• **WRITTEN PROBLEM**: Look at the entries below and reproduce them exactly.
◇ ◇ ◇ ◇ ◇ ◇ ◇
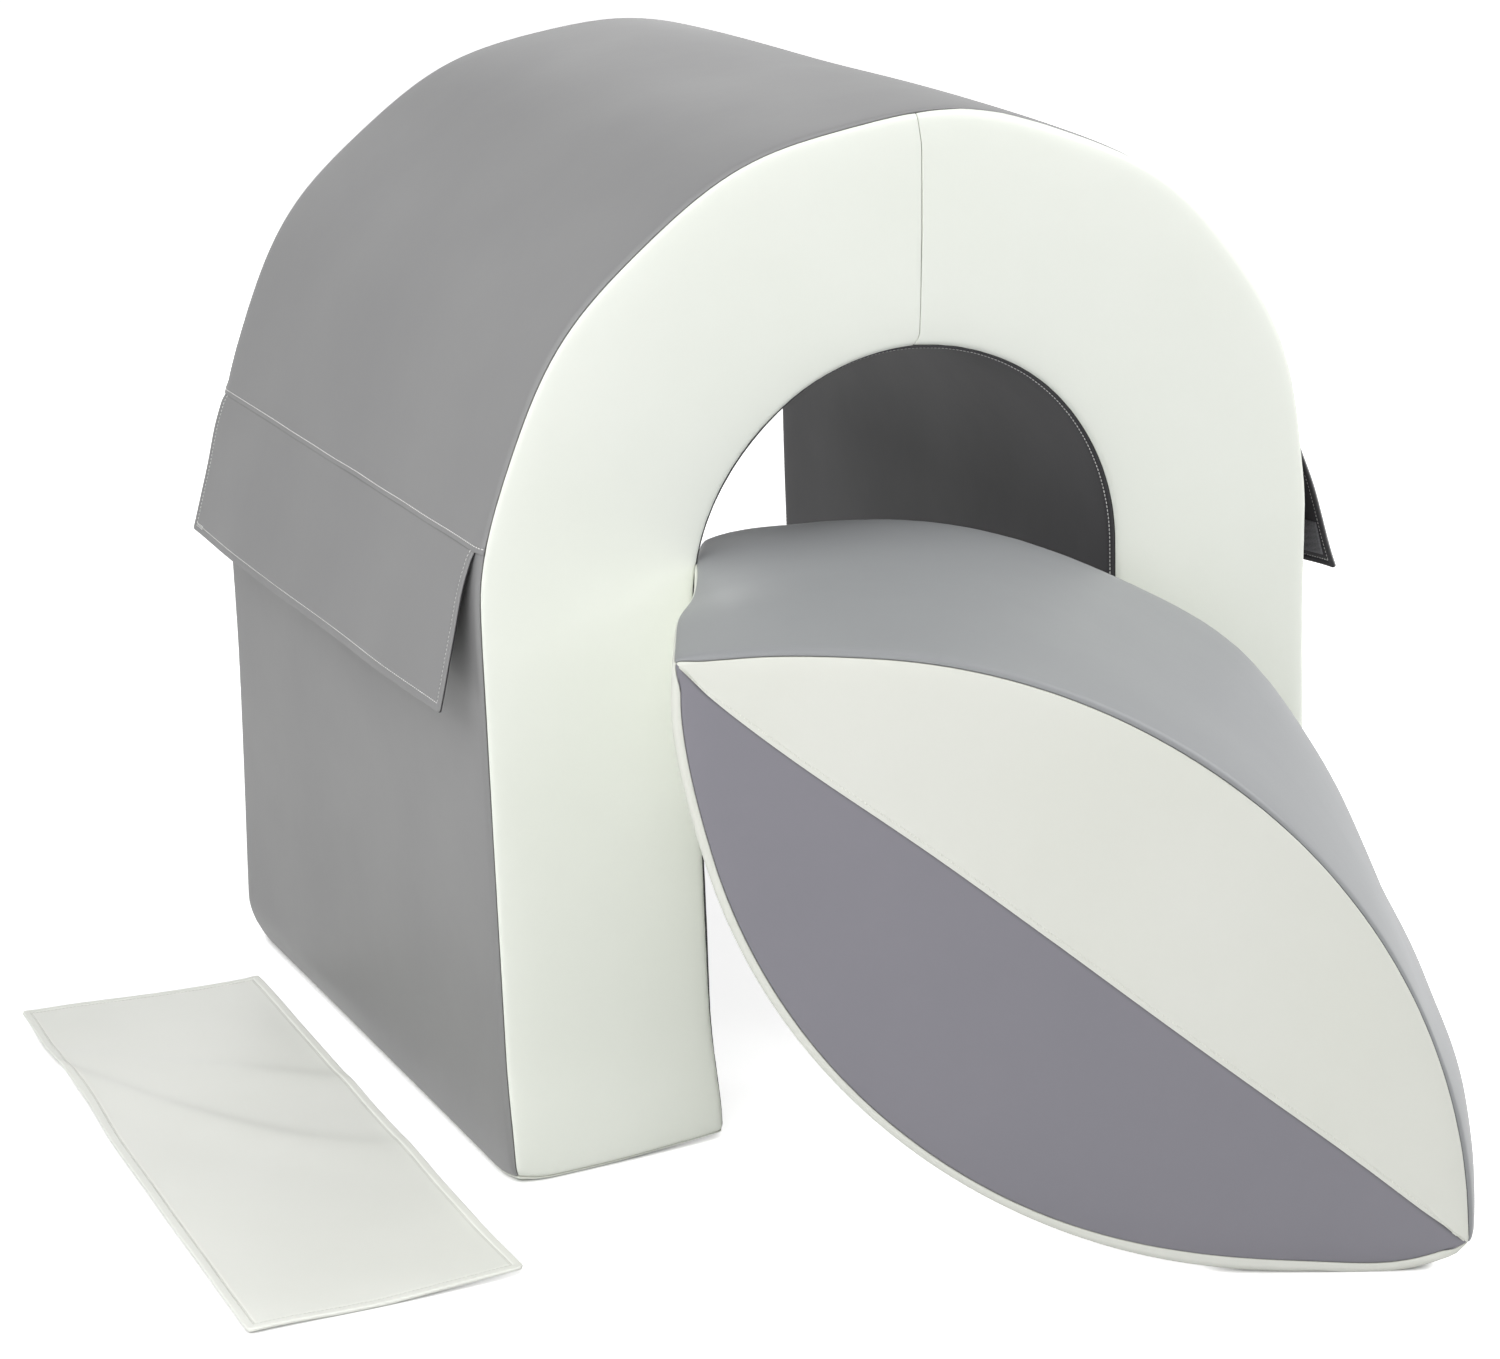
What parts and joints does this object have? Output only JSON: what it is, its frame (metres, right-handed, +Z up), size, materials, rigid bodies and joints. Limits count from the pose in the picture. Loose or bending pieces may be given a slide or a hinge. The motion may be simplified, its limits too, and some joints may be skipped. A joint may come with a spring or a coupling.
{
  "type": "foam play tunnel",
  "caption": "Foam play tunnel in a two-tone coated cover, with a flap on each side, a leaf-shaped rocker leaning in its mouth and a loose connecting panel.",
  "frame": {"origin": "on the floor, under the centre of the whole set's box", "axes": "+Z up; +Y from the tunnel's front, where the rocker leans, to its back; +X to the right seen from the front"},
  "size_m": [1.127, 1.203, 0.878],
  "materials": {
    "grey_cover": "satin",
    "cream_cover": "satin",
    "foam": "matte",
    "zip_tape": "matte",
    "hook_strip": "matte",
    "slider_metal": "satin"
  },
  "bodies": {
    "tunnel": {"foam_arch": "foam", "foam_leg_left": "foam", "foam_leg_right": "foam", "front_panel_left": "cream_cover", "front_panel_right": "cream_cover", "back_panel_left": "cream_cover", "back_panel_right": "cream_cover", "top_panel": "grey_cover", "side_panel_left": "grey_cover", "side_panel_right": "grey_cover", "inner_lining": "grey_cover", "base_left_outer": "cream_cover", "base_left_inner": "cream_cover", "base_right_outer": "cream_cover", "base_right_inner": "cream_cover", "zip_left": "zip_tape", "zip_right": "zip_tape"},
    "flap_left": {"flap_left_outer": "grey_cover", "flap_left_backing": "grey_cover", "flap_left_hook_strip": "hook_strip"},
    "flap_right": {"flap_right_outer": "grey_cover", "flap_right_backing": "grey_cover", "flap_right_hook_strip": "hook_strip"},
    "rocker": {"rocker_foam": "foam", "rocker_upper_band": "grey_cover", "rocker_lower_band": "cream_cover", "rocker_front_upper": "cream_cover", "rocker_front_lower": "grey_cover", "rocker_back_upper": "cream_cover", "rocker_back_lower": "grey_cover", "rocker_zip": "zip_tape"},
    "panel": {"panel_lower_ply": "cream_cover", "panel_upper_ply": "cream_cover"},
    "slider_left": {"zip_left_slider": "slider_metal"},
    "slider_right": {"zip_right_slider": "slider_metal"},
    "slider_rocker": {"rocker_zip_slider": "slider_metal"}
  },
  "joints": [
    {"name": "flap_left_lift", "type": "hinge", "parent": "tunnel", "child": "flap_left", "pos_m": [-0.27296, 0.26453, 0.56034], "axis": [0, 1, 0], "range_deg": [-8, 150]},
    {"name": "flap_right_lift", "type": "hinge", "parent": "tunnel", "child": "flap_right", "pos_m": [0.51328, 0.26453, 0.56034], "axis": [0, -1, 0], "range_deg": [-8, 150]},
    {"name": "rocker_rock", "type": "hinge", "parent": "tunnel", "child": "rocker", "pos_m": [0.30135, -0.35774, 0.47523], "axis": [0.4602, 0.8878, 0], "range_deg": [-93, 0]},
    {"name": "panel_lift", "type": "slide", "parent": "tunnel", "child": "panel", "axis": [0, 0, 1], "range_m": [0, 0.3]},
    {"name": "zip_left_run", "type": "slide", "parent": "tunnel", "child": "slider_left", "axis": [0, 1, 0], "range_m": [0, 0.5]},
    {"name": "zip_right_run", "type": "slide", "parent": "tunnel", "child": "slider_right", "axis": [0, 1, 0], "range_m": [0, 0.5]},
    {"name": "rocker_zip_run", "type": "slide", "parent": "rocker", "child": "slider_rocker", "axis": [-0.688, 0.3566, 0.632], "range_m": [0, 0.52]}
  ]
}
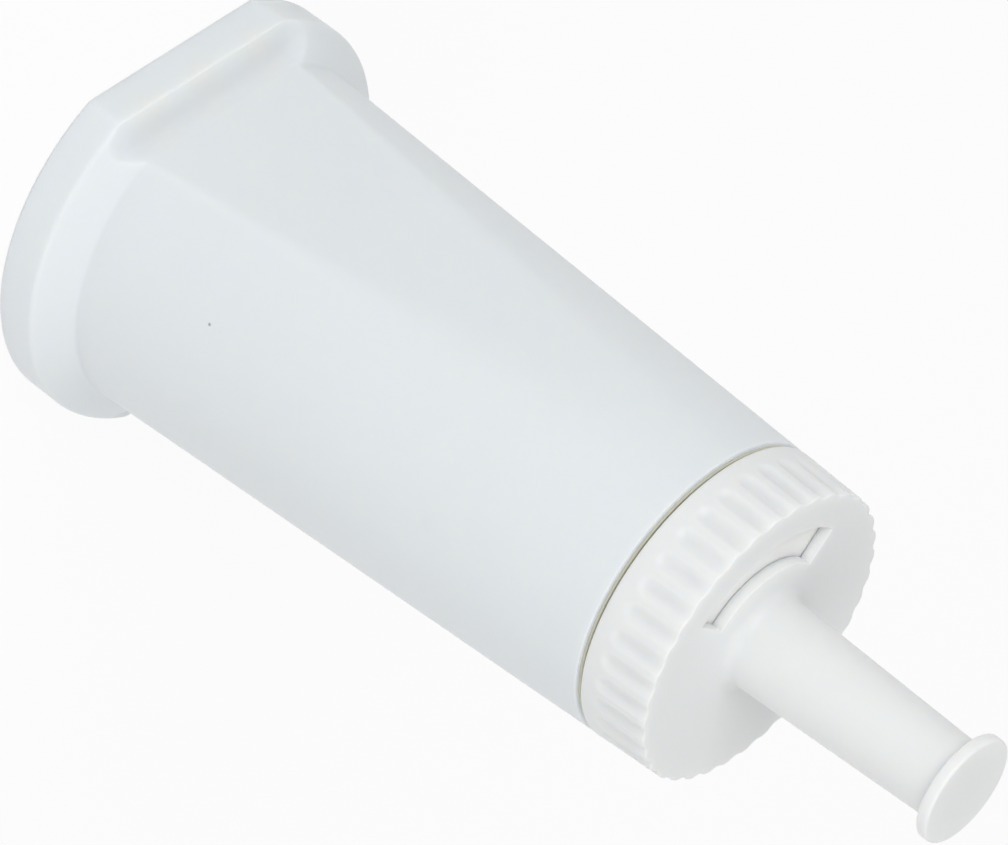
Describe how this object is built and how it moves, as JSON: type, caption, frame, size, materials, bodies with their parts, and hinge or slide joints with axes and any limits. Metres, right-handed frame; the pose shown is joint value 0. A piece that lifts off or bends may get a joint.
◇ ◇ ◇ ◇ ◇ ◇ ◇
• **RIGHT ANSWER**:
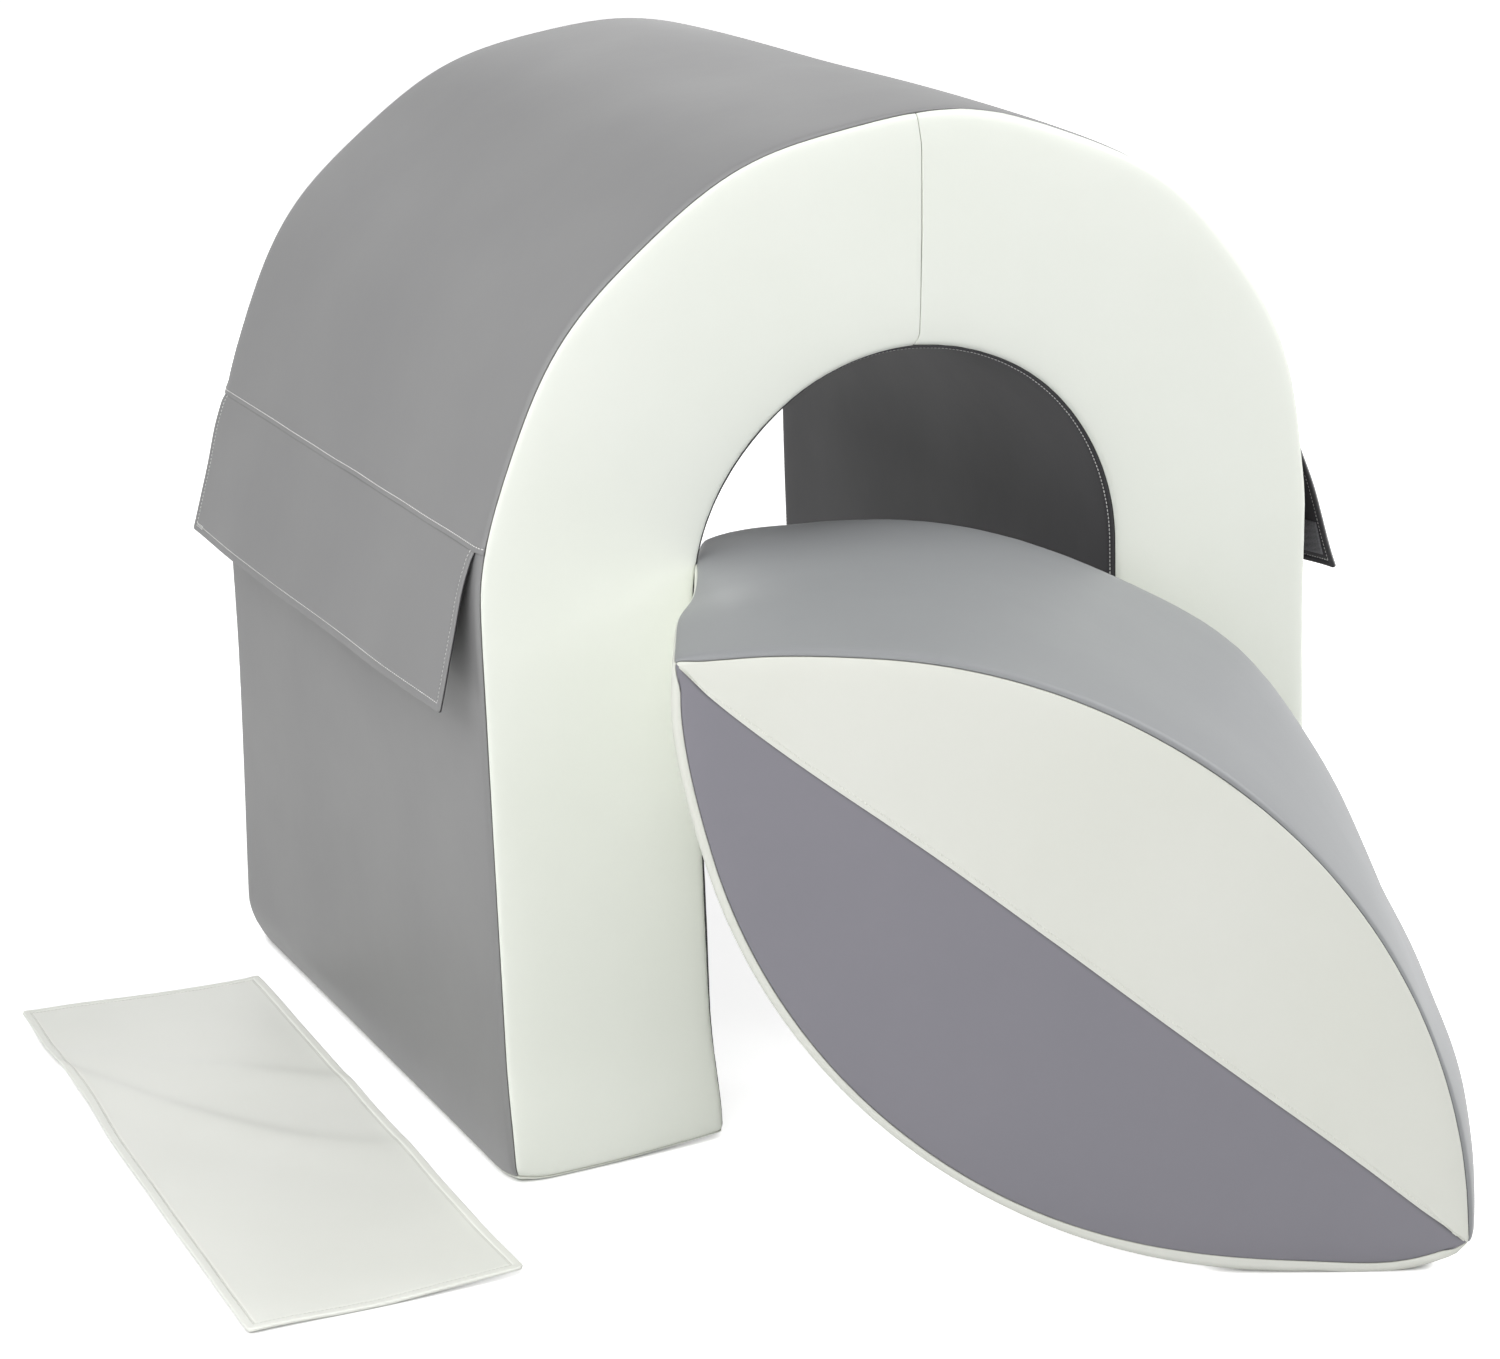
What parts and joints does this object have? Output only JSON: what it is, its frame (metres, right-handed, +Z up), size, materials, rigid bodies and joints. Limits count from the pose in the picture. Loose or bending pieces may be given a slide or a hinge. The motion may be simplified, its limits too, and some joints may be skipped. A joint may come with a spring or a coupling.
{
  "type": "foam play tunnel",
  "caption": "Foam play tunnel in a two-tone coated cover, with a flap on each side, a leaf-shaped rocker leaning in its mouth and a loose connecting panel.",
  "frame": {"origin": "on the floor, under the centre of the whole set's box", "axes": "+Z up; +Y from the tunnel's front, where the rocker leans, to its back; +X to the right seen from the front"},
  "size_m": [1.127, 1.203, 0.878],
  "materials": {
    "grey_cover": "satin",
    "cream_cover": "satin",
    "foam": "matte",
    "zip_tape": "matte",
    "hook_strip": "matte",
    "slider_metal": "satin"
  },
  "bodies": {
    "tunnel": {"foam_arch": "foam", "foam_leg_left": "foam", "foam_leg_right": "foam", "front_panel_left": "cream_cover", "front_panel_right": "cream_cover", "back_panel_left": "cream_cover", "back_panel_right": "cream_cover", "top_panel": "grey_cover", "side_panel_left": "grey_cover", "side_panel_right": "grey_cover", "inner_lining": "grey_cover", "base_left_outer": "cream_cover", "base_left_inner": "cream_cover", "base_right_outer": "cream_cover", "base_right_inner": "cream_cover", "zip_left": "zip_tape", "zip_right": "zip_tape"},
    "flap_left": {"flap_left_outer": "grey_cover", "flap_left_backing": "grey_cover", "flap_left_hook_strip": "hook_strip"},
    "flap_right": {"flap_right_outer": "grey_cover", "flap_right_backing": "grey_cover", "flap_right_hook_strip": "hook_strip"},
    "rocker": {"rocker_foam": "foam", "rocker_upper_band": "grey_cover", "rocker_lower_band": "cream_cover", "rocker_front_upper": "cream_cover", "rocker_front_lower": "grey_cover", "rocker_back_upper": "cream_cover", "rocker_back_lower": "grey_cover", "rocker_zip": "zip_tape"},
    "panel": {"panel_lower_ply": "cream_cover", "panel_upper_ply": "cream_cover"},
    "slider_left": {"zip_left_slider": "slider_metal"},
    "slider_right": {"zip_right_slider": "slider_metal"},
    "slider_rocker": {"rocker_zip_slider": "slider_metal"}
  },
  "joints": [
    {"name": "flap_left_lift", "type": "hinge", "parent": "tunnel", "child": "flap_left", "pos_m": [-0.27296, 0.26453, 0.56034], "axis": [0, 1, 0], "range_deg": [-8, 150]},
    {"name": "flap_right_lift", "type": "hinge", "parent": "tunnel", "child": "flap_right", "pos_m": [0.51328, 0.26453, 0.56034], "axis": [0, -1, 0], "range_deg": [-8, 150]},
    {"name": "rocker_rock", "type": "hinge", "parent": "tunnel", "child": "rocker", "pos_m": [0.30135, -0.35774, 0.47523], "axis": [0.4602, 0.8878, 0], "range_deg": [-93, 0]},
    {"name": "panel_lift", "type": "slide", "parent": "tunnel", "child": "panel", "axis": [0, 0, 1], "range_m": [0, 0.3]},
    {"name": "zip_left_run", "type": "slide", "parent": "tunnel", "child": "slider_left", "axis": [0, 1, 0], "range_m": [0, 0.5]},
    {"name": "zip_right_run", "type": "slide", "parent": "tunnel", "child": "slider_right", "axis": [0, 1, 0], "range_m": [0, 0.5]},
    {"name": "rocker_zip_run", "type": "slide", "parent": "rocker", "child": "slider_rocker", "axis": [-0.688, 0.3566, 0.632], "range_m": [0, 0.52]}
  ]
}
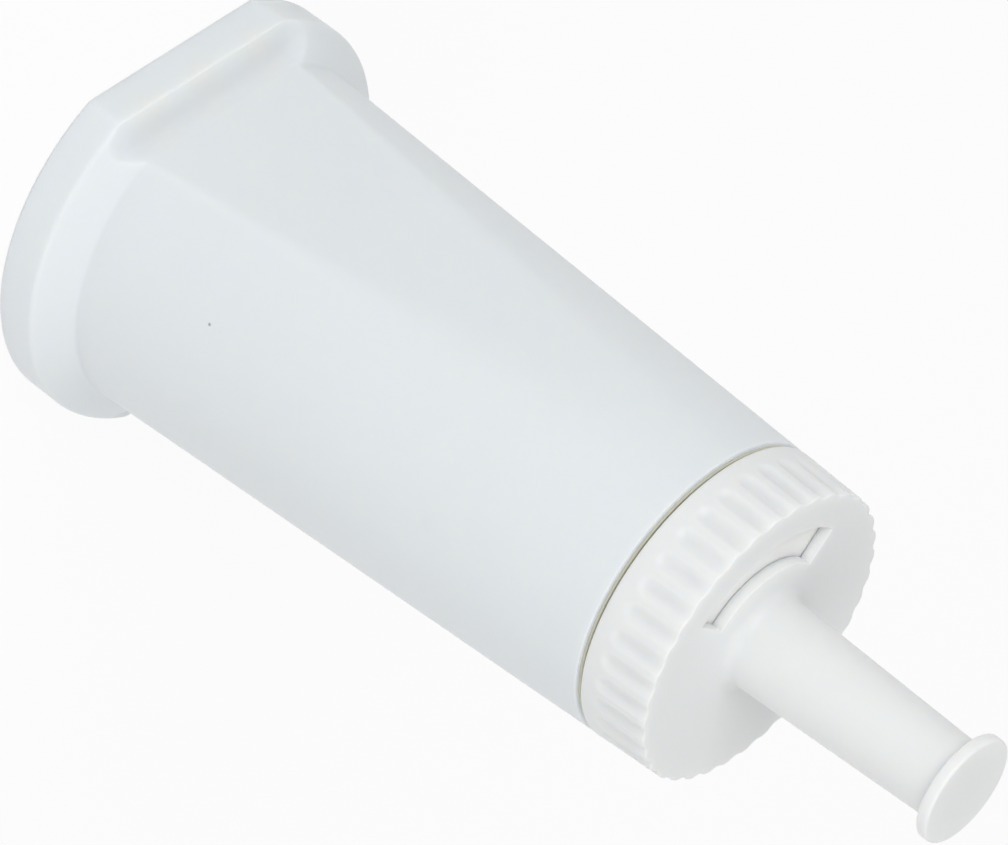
Describe how this object is built and how it moves, as JSON: type, caption, frame, size, materials, bodies with their parts, and hinge or slide joints with axes and any limits. Metres, right-handed frame; the pose shown is joint value 0. A piece that lifts off or bends may get a joint.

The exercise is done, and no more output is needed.